The 140 really was a special thing in the day (way ahead of its time for its purchase price for the average civilian for safety, utility, longevity & economy);
Dual circuit power disc brakes, tons of interior volume, 30+mpg on the D-jet EFI, bumper shocks with the skinny commandos/side impact bars in the existing design doors, crash proof latches, power steering if you wanted it, OD trans if you wanted it, comfortable.
OE quality parts on the shelf for 20+ years, lots of interchange with earlier models. (tho lots of 1-year only parts/struggling to comply with safety & lighting).
1968 is almost as significant year as 1974 for federal mandates for the USA market:
dual circuit brakes
charcoal cans
no more road-draft tubes
*some* tailpipe emissions standards (under 5% CO or something crazy by todays standards...not bad for crabs/usually requires a manifold heater/pre-heat manifold (hence the double butterfly manifold '69+ for power, economy & emissions when new) & many hemi-head cars & 2-stroke SAABs didn't have a prayer of passing it.
etc etc
140 met/exceeded all of the 1968 regs as a new "clean-slate" design, but they band-aided the rest on to an existing chassis (which was mostly compatible/already complied) as time crept toward 1974 and big changes were needed for all automakers struggling to comply (something had to be done, look at the Hell.A smog-skyline pictures of 1966-1967, injuries in minor wrecks with horrible american traffic and violent crime stats with leaded gas burned in the air).
It wasn't *that* much more money than a plymouth valiant and 1/3 again more $, but 5x the car of a POS VW bug when you think back to how horrible american cars were for use of space/economy/new model year/parts interchange or some dreadful little nazi-staff car like a VW crash-safety death-trap with a gas chamber heater that wouldn't defrost the windows in a cold drippy climate to the occupant's life(ves), only kill brain cells/put them into a ketamine(esque)-hole before the wreck if they were lucky.
It was proposed at the Volvo plant by the labor unions that they build the cars with longer lifetimes/no planned obsolescence (like stainless panels/no paint) etc etc in a big manifesto in 1972. Didn't quite work out that way
.
Management rightly pointed out they wouldn't keep selling more cars
.
All that remain are a few really roached down/under-appreciated examples dragging prices on survivors down/allowing dirt-bag lowlifes to own them.
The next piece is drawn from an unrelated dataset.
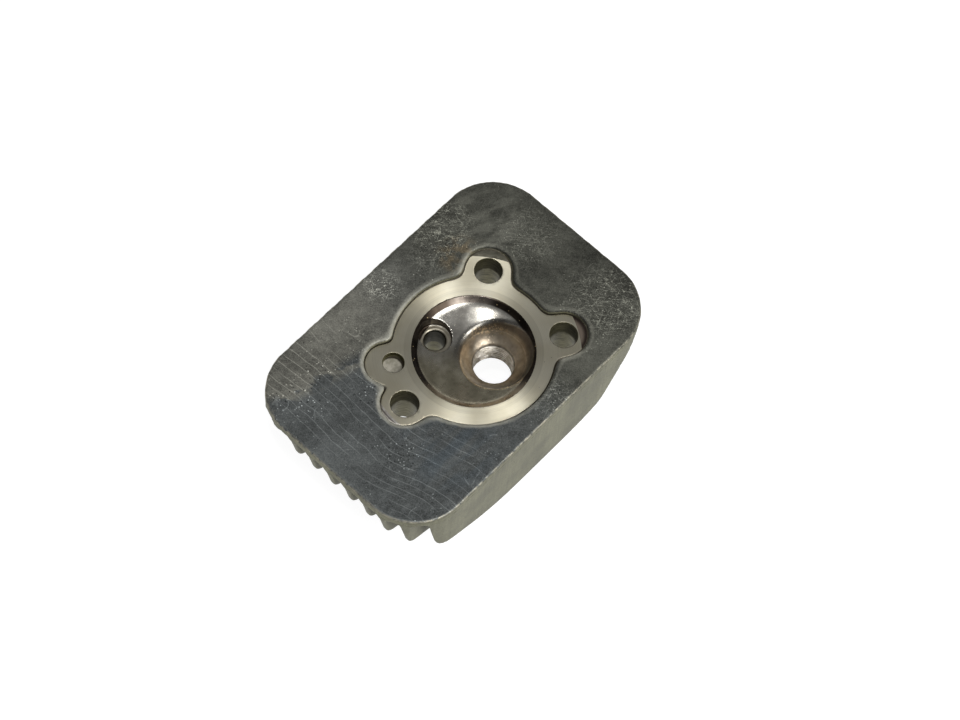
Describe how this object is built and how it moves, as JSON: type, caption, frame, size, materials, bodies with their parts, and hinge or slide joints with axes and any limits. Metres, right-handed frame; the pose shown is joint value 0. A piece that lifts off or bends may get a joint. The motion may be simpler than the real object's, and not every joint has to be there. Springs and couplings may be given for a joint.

Wagons were also a big jump in price for the same options.
They sold 3-5X sedans/coupes as wagons (year depending), and wagons got used 2-3x as heavily.
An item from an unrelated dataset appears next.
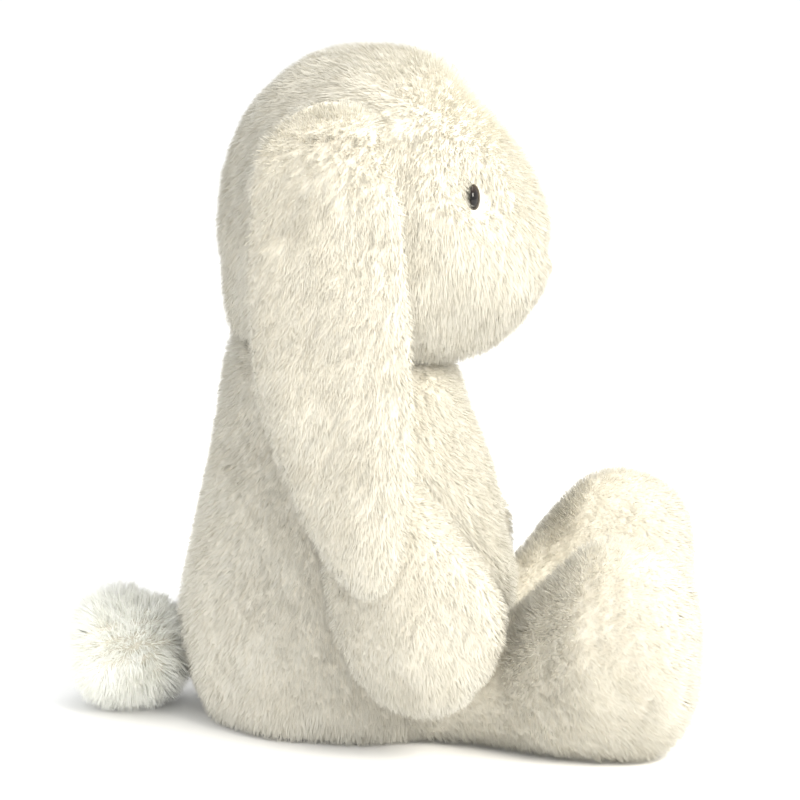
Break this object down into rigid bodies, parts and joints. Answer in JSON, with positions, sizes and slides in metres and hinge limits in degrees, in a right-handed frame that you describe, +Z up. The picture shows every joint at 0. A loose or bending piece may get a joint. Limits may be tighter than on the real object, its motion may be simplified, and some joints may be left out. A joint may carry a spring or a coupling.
{
  "type": "stuffed toy rabbit",
  "caption": "Seated lop-eared plush rabbit of sewn pile panels over stuffing, with hinged head, ears, arms, legs and tail.",
  "frame": {"origin": "middle of the base, on the surface that the rabbit sits on", "axes": "+Z up, the rabbit looks along -Y, and +X is its own left side"},
  "size_m": [0.221, 0.2643, 0.2955],
  "materials": {
    "pile_fabric": "short dense cream pile",
    "stuffing": "loose white fibre",
    "pellet_bag": "plain woven bag of pellets",
    "eye_plastic": "glossy dark brown dome",
    "washer_plastic": "natural moulded",
    "nose_thread": "satin embroidery thread",
    "mouth_thread": "satin embroidery thread"
  },
  "bodies": {
    "torso": {"body_back_left": "pile_fabric", "body_back_right": "pile_fabric", "body_front_left": "pile_fabric", "body_front_right": "pile_fabric", "body_seat": "pile_fabric", "body_stuffing": "stuffing", "seat_pellet_pouch": "pellet_bag"},
    "head": {"head_chin": "pile_fabric", "head_gusset": "pile_fabric", "head_side_left": "pile_fabric", "head_side_right": "pile_fabric", "head_stuffing": "stuffing", "right_eye": "eye_plastic", "left_eye": "eye_plastic", "right_eye_washer": "washer_plastic", "left_eye_washer": "washer_plastic", "nose": "nose_thread", "mouth_stitch": "mouth_thread"},
    "right_ear": {"right_ear_outer": "pile_fabric", "right_ear_inner": "pile_fabric", "right_ear_filling": "stuffing"},
    "left_ear": {"left_ear_outer": "pile_fabric", "left_ear_inner": "pile_fabric", "left_ear_filling": "stuffing"},
    "right_arm": {"right_arm_outer": "pile_fabric", "right_arm_inner": "pile_fabric", "right_arm_stuffing": "stuffing"},
    "left_arm": {"left_arm_outer": "pile_fabric", "left_arm_inner": "pile_fabric", "left_arm_stuffing": "stuffing"},
    "right_leg": {"right_leg_outer": "pile_fabric", "right_leg_inner": "pile_fabric", "right_leg_sole": "pile_fabric", "right_leg_stuffing": "stuffing", "right_leg_pellet_pouch": "pellet_bag"},
    "left_leg": {"left_leg_outer": "pile_fabric", "left_leg_inner": "pile_fabric", "left_leg_sole": "pile_fabric", "left_leg_stuffing": "stuffing", "left_leg_pellet_pouch": "pellet_bag"},
    "tail": {"tail_cover": "pile_fabric", "tail_stuffing": "stuffing"}
  },
  "joints": [
    {"name": "neck_nod", "type": "hinge", "parent": "torso", "child": "head", "pos_m": [0, 0.016, 0.148], "axis": [1, 0, 0], "range_deg": [-8, 10], "stiffness_Nm_per_rad": 8},
    {"name": "right_ear_lift", "type": "hinge", "parent": "head", "child": "right_ear", "pos_m": [-0.061, 0.016, 0.277], "axis": [0, 1, 0], "range_deg": [0, 150]},
    {"name": "left_ear_lift", "type": "hinge", "parent": "head", "child": "left_ear", "pos_m": [0.061, 0.016, 0.277], "axis": [0, -1, 0], "range_deg": [0, 150]},
    {"name": "right_arm_swing", "type": "hinge", "parent": "torso", "child": "right_arm", "pos_m": [-0.067, 0.015, 0.145], "axis": [1, 0, 0], "range_deg": [0, 75], "stiffness_Nm_per_rad": 0.1},
    {"name": "left_arm_swing", "type": "hinge", "parent": "torso", "child": "left_arm", "pos_m": [0.067, 0.015, 0.145], "axis": [1, 0, 0], "range_deg": [0, 75], "stiffness_Nm_per_rad": 0.1},
    {"name": "right_leg_swing", "type": "hinge", "parent": "torso", "child": "right_leg", "pos_m": [-0.036, -0.016, 0.026], "axis": [1, 0, 0], "range_deg": [-12, 55], "stiffness_Nm_per_rad": 0.3},
    {"name": "left_leg_swing", "type": "hinge", "parent": "torso", "child": "left_leg", "pos_m": [0.036, -0.016, 0.026], "axis": [1, 0, 0], "range_deg": [-12, 55], "stiffness_Nm_per_rad": 0.3},
    {"name": "tail_wag", "type": "hinge", "parent": "torso", "child": "tail", "pos_m": [0, 0.088, 0.027], "axis": [0, 0, 1], "range_deg": [-20, 20], "stiffness_Nm_per_rad": 0.05}
  ]
}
Tough sell when gas was under a buck to fill up your VW bug before OPEC, you could buy an international Travelall, Suburban, Country Squire, Plymouth Fury or the like with 4WD &/or a lot more power/amenities.
A few counter-culture weirdos were ahead of the curve and lived in multi-generational houses in SF close to public transit and had skinny little garages that could only fit a 145 at the largest comfortably to park it inside/off the street instead of buying giant american cars & moving to the suburbs in the late 60s/early 70s in the USA.
The idea of the 220 & 145 as the anti-car was accepted in the forward-thinking mind.